Begin Dataset section

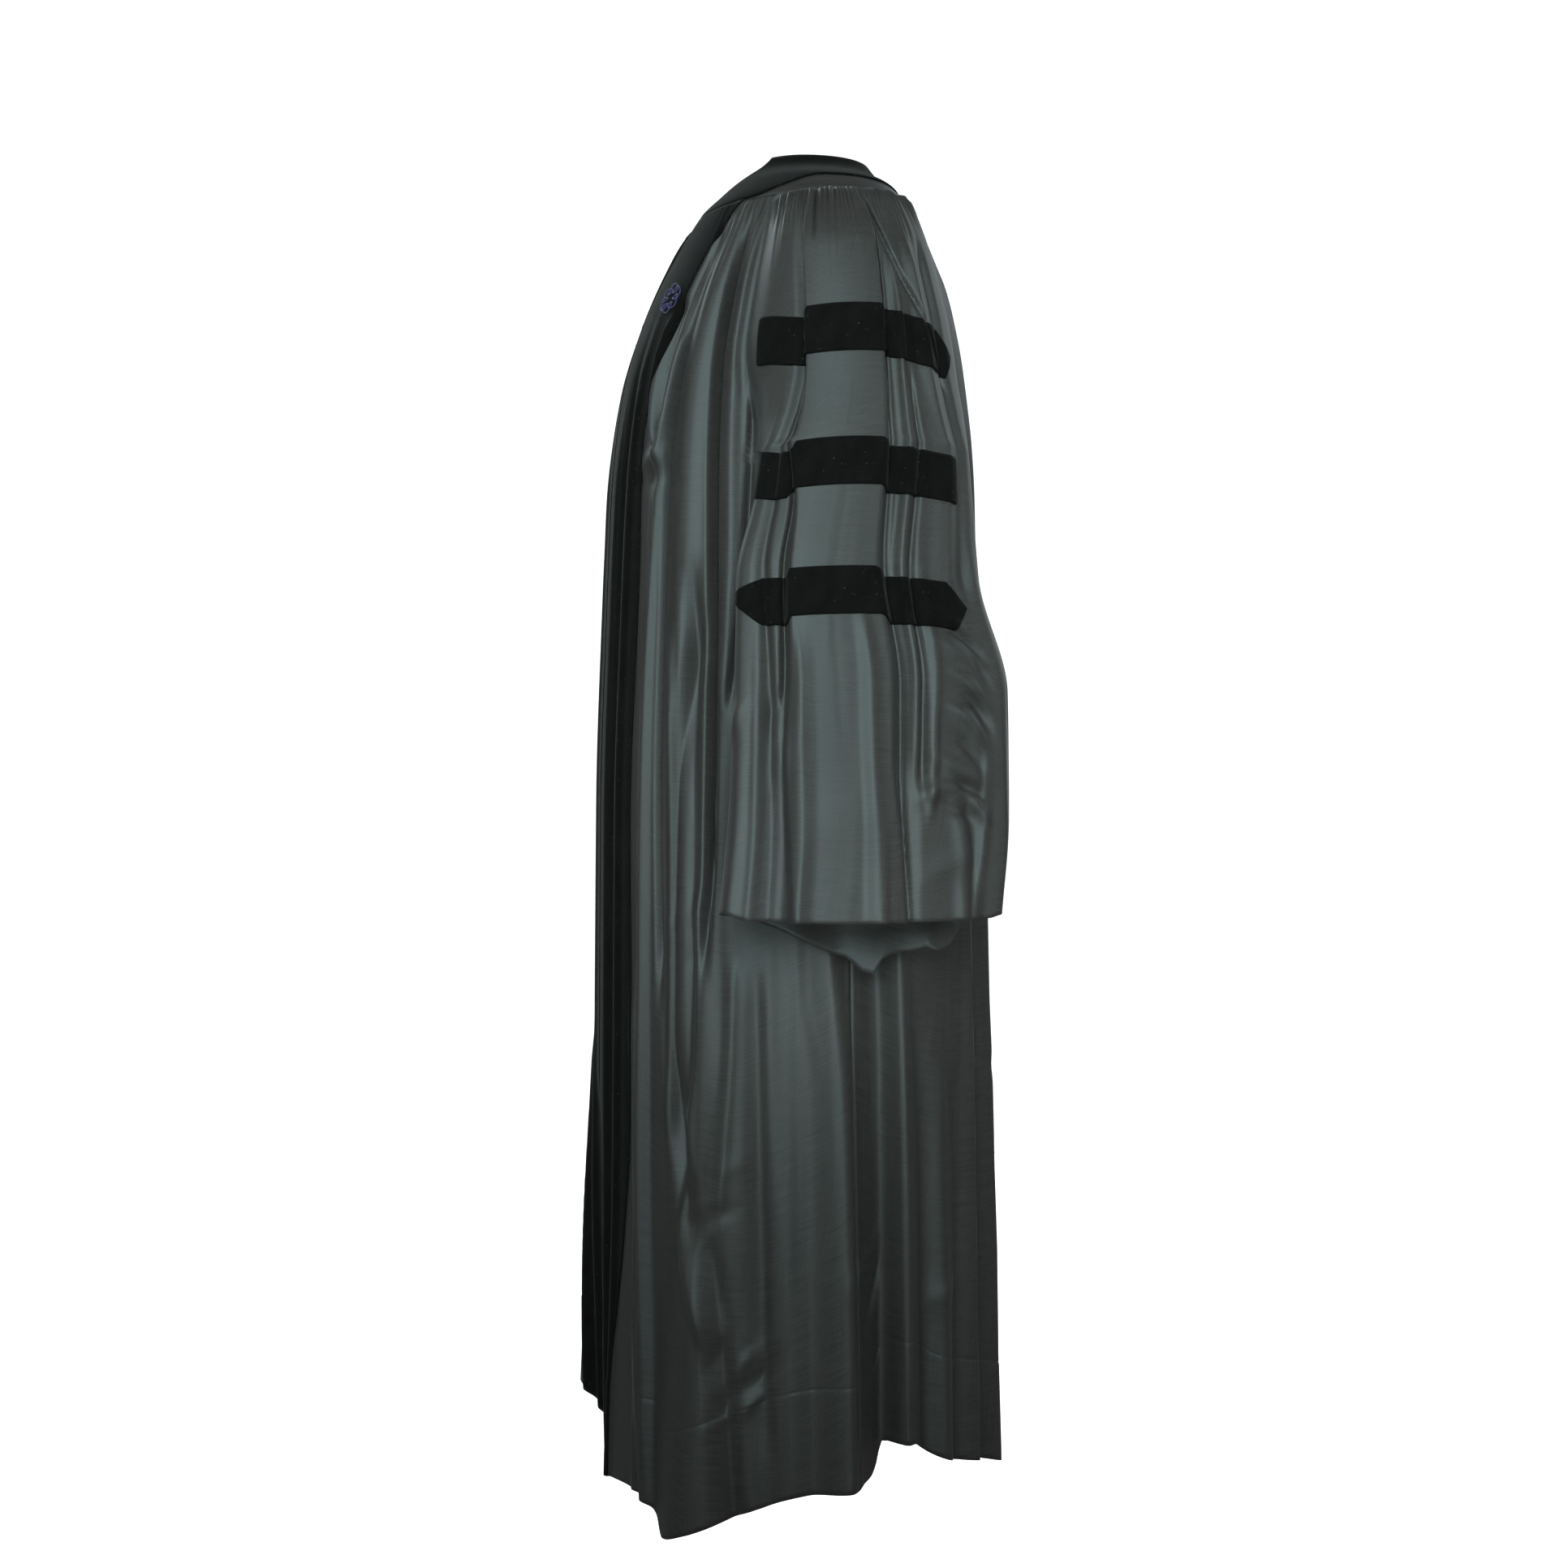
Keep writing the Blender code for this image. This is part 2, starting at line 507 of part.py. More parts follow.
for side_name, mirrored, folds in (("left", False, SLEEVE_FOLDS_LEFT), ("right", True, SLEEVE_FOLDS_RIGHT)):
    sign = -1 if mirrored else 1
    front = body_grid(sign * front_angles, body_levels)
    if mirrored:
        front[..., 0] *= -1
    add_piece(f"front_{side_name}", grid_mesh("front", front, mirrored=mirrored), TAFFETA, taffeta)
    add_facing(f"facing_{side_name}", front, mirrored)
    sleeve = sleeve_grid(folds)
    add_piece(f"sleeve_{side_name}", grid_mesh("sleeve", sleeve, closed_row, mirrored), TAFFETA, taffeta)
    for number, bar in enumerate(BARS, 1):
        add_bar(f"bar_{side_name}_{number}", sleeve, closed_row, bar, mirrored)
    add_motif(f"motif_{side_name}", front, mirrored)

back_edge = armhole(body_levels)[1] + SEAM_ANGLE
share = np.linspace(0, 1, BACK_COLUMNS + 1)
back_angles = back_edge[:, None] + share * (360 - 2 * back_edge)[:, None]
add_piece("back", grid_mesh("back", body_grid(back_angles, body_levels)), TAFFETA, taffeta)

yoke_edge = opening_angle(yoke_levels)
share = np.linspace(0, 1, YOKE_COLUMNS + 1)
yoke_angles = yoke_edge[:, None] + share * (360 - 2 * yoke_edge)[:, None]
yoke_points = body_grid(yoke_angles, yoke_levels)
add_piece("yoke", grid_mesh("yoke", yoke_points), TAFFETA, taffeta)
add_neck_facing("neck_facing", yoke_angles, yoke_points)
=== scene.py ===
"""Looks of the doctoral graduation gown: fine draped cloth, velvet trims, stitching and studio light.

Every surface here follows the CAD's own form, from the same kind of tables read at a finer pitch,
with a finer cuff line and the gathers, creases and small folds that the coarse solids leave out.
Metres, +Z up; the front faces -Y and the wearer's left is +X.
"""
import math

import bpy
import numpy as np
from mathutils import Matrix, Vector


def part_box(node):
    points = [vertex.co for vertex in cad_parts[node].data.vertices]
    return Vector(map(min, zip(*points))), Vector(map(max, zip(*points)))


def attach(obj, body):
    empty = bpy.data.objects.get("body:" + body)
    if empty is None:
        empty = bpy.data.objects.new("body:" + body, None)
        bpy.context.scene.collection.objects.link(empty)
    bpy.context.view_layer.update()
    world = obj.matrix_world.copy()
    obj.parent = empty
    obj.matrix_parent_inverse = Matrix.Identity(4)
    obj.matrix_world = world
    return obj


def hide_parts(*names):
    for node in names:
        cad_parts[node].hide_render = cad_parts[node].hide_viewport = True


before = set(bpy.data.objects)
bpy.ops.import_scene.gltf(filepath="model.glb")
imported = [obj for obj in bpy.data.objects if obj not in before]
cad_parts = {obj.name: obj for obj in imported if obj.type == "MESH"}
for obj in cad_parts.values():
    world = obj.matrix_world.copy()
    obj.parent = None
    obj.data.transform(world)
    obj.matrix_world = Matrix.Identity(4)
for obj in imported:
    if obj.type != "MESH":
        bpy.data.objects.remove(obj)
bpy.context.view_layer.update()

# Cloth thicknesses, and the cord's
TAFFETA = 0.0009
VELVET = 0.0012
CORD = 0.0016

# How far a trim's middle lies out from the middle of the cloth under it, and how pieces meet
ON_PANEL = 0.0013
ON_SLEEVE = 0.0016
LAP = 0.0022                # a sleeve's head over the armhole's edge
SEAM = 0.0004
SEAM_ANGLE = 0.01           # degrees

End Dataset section

Exercise directions —
Copy out the full material exactly as it appears.

Written reply —
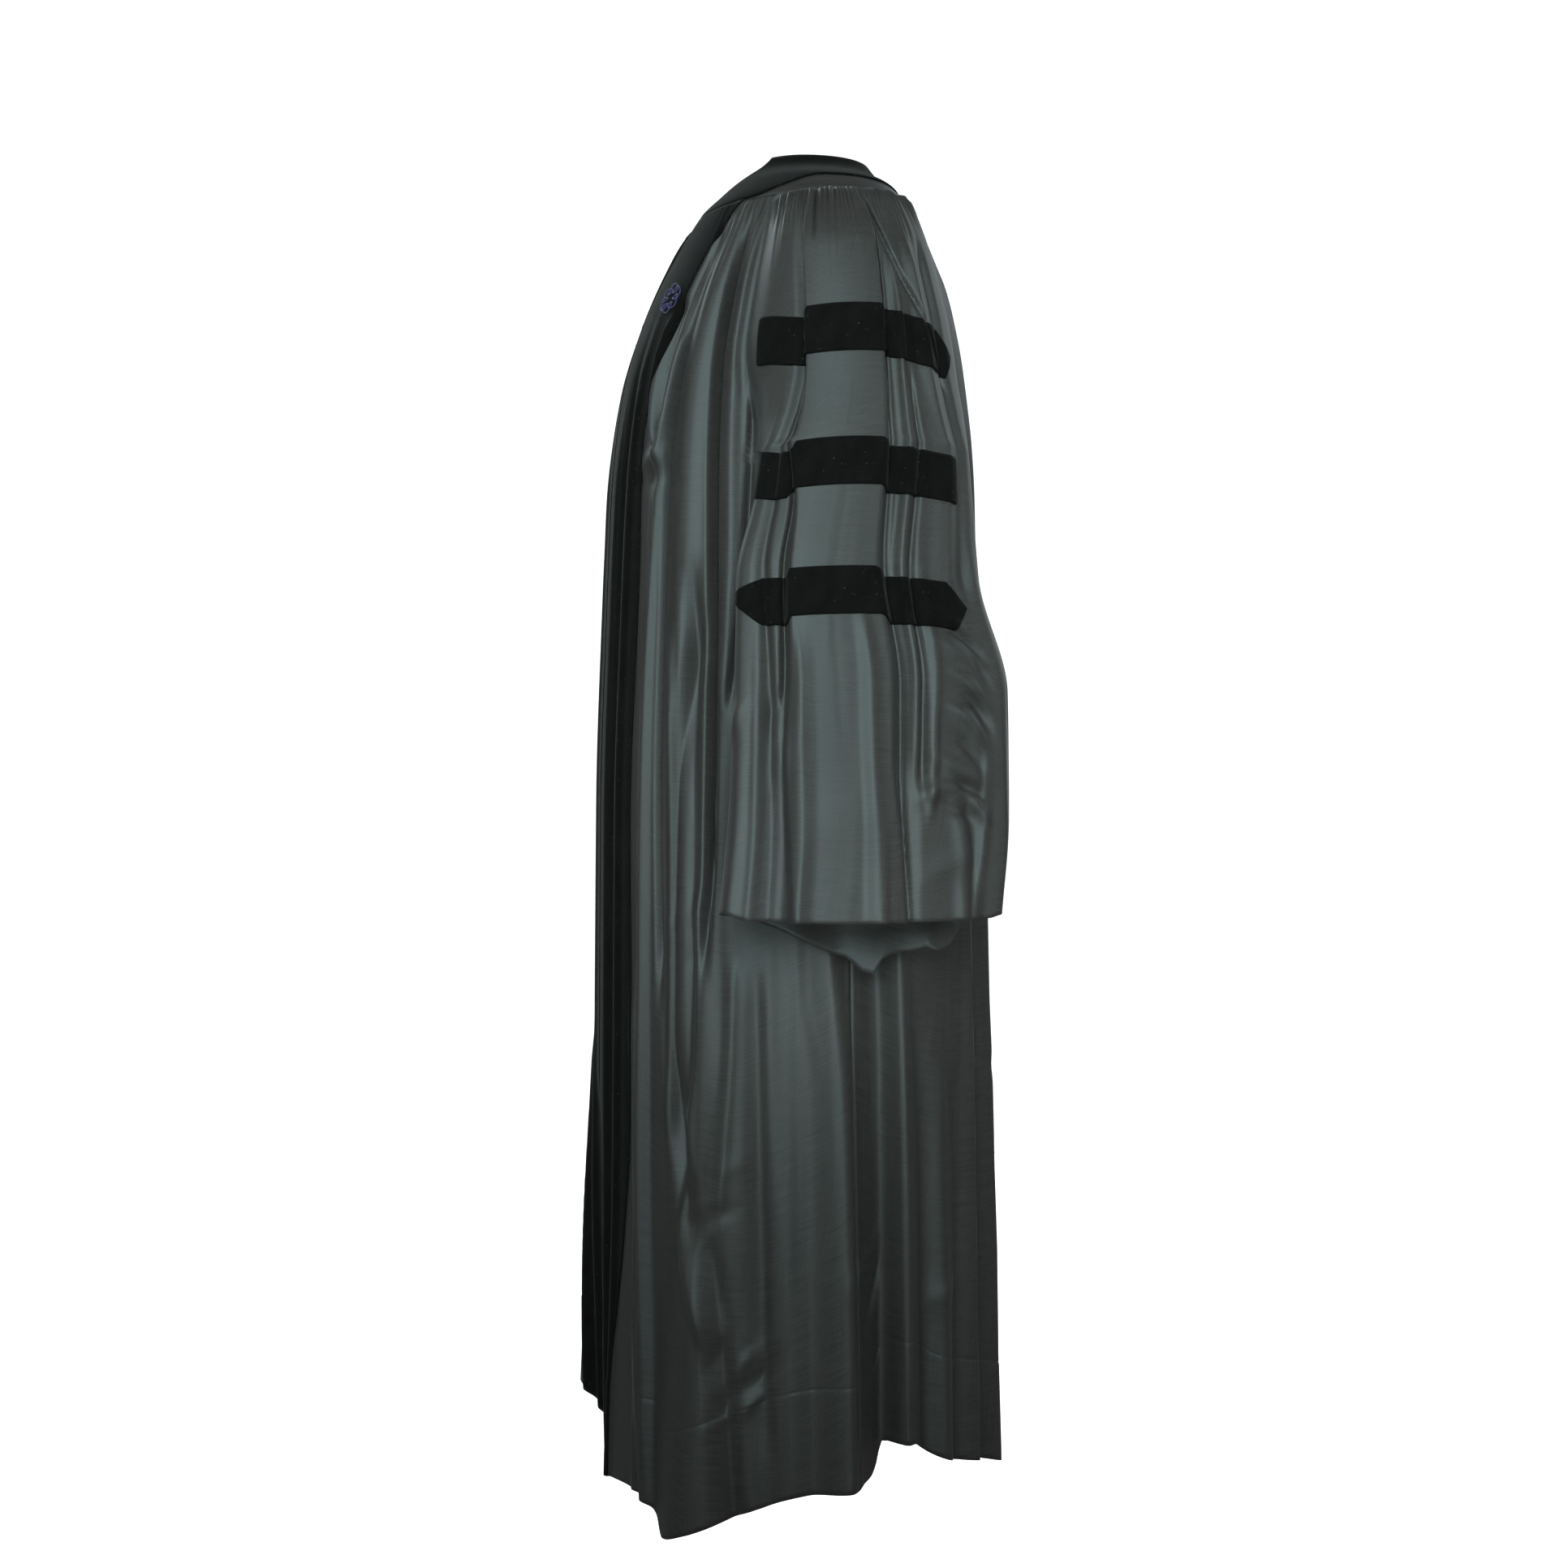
Keep writing the Blender code for this image. This is part 2, starting at line 507 of part.py. More parts follow.
for side_name, mirrored, folds in (("left", False, SLEEVE_FOLDS_LEFT), ("right", True, SLEEVE_FOLDS_RIGHT)):
    sign = -1 if mirrored else 1
    front = body_grid(sign * front_angles, body_levels)
    if mirrored:
        front[..., 0] *= -1
    add_piece(f"front_{side_name}", grid_mesh("front", front, mirrored=mirrored), TAFFETA, taffeta)
    add_facing(f"facing_{side_name}", front, mirrored)
    sleeve = sleeve_grid(folds)
    add_piece(f"sleeve_{side_name}", grid_mesh("sleeve", sleeve, closed_row, mirrored), TAFFETA, taffeta)
    for number, bar in enumerate(BARS, 1):
        add_bar(f"bar_{side_name}_{number}", sleeve, closed_row, bar, mirrored)
    add_motif(f"motif_{side_name}", front, mirrored)

back_edge = armhole(body_levels)[1] + SEAM_ANGLE
share = np.linspace(0, 1, BACK_COLUMNS + 1)
back_angles = back_edge[:, None] + share * (360 - 2 * back_edge)[:, None]
add_piece("back", grid_mesh("back", body_grid(back_angles, body_levels)), TAFFETA, taffeta)

yoke_edge = opening_angle(yoke_levels)
share = np.linspace(0, 1, YOKE_COLUMNS + 1)
yoke_angles = yoke_edge[:, None] + share * (360 - 2 * yoke_edge)[:, None]
yoke_points = body_grid(yoke_angles, yoke_levels)
add_piece("yoke", grid_mesh("yoke", yoke_points), TAFFETA, taffeta)
add_neck_facing("neck_facing", yoke_angles, yoke_points)
=== scene.py ===
"""Looks of the doctoral graduation gown: fine draped cloth, velvet trims, stitching and studio light.

Every surface here follows the CAD's own form, from the same kind of tables read at a finer pitch,
with a finer cuff line and the gathers, creases and small folds that the coarse solids leave out.
Metres, +Z up; the front faces -Y and the wearer's left is +X.
"""
import math

import bpy
import numpy as np
from mathutils import Matrix, Vector


def part_box(node):
    points = [vertex.co for vertex in cad_parts[node].data.vertices]
    return Vector(map(min, zip(*points))), Vector(map(max, zip(*points)))


def attach(obj, body):
    empty = bpy.data.objects.get("body:" + body)
    if empty is None:
        empty = bpy.data.objects.new("body:" + body, None)
        bpy.context.scene.collection.objects.link(empty)
    bpy.context.view_layer.update()
    world = obj.matrix_world.copy()
    obj.parent = empty
    obj.matrix_parent_inverse = Matrix.Identity(4)
    obj.matrix_world = world
    return obj


def hide_parts(*names):
    for node in names:
        cad_parts[node].hide_render = cad_parts[node].hide_viewport = True


before = set(bpy.data.objects)
bpy.ops.import_scene.gltf(filepath="model.glb")
imported = [obj for obj in bpy.data.objects if obj not in before]
cad_parts = {obj.name: obj for obj in imported if obj.type == "MESH"}
for obj in cad_parts.values():
    world = obj.matrix_world.copy()
    obj.parent = None
    obj.data.transform(world)
    obj.matrix_world = Matrix.Identity(4)
for obj in imported:
    if obj.type != "MESH":
        bpy.data.objects.remove(obj)
bpy.context.view_layer.update()

# Cloth thicknesses, and the cord's
TAFFETA = 0.0009
VELVET = 0.0012
CORD = 0.0016

# How far a trim's middle lies out from the middle of the cloth under it, and how pieces meet
ON_PANEL = 0.0013
ON_SLEEVE = 0.0016
LAP = 0.0022                # a sleeve's head over the armhole's edge
SEAM = 0.0004
SEAM_ANGLE = 0.01           # degrees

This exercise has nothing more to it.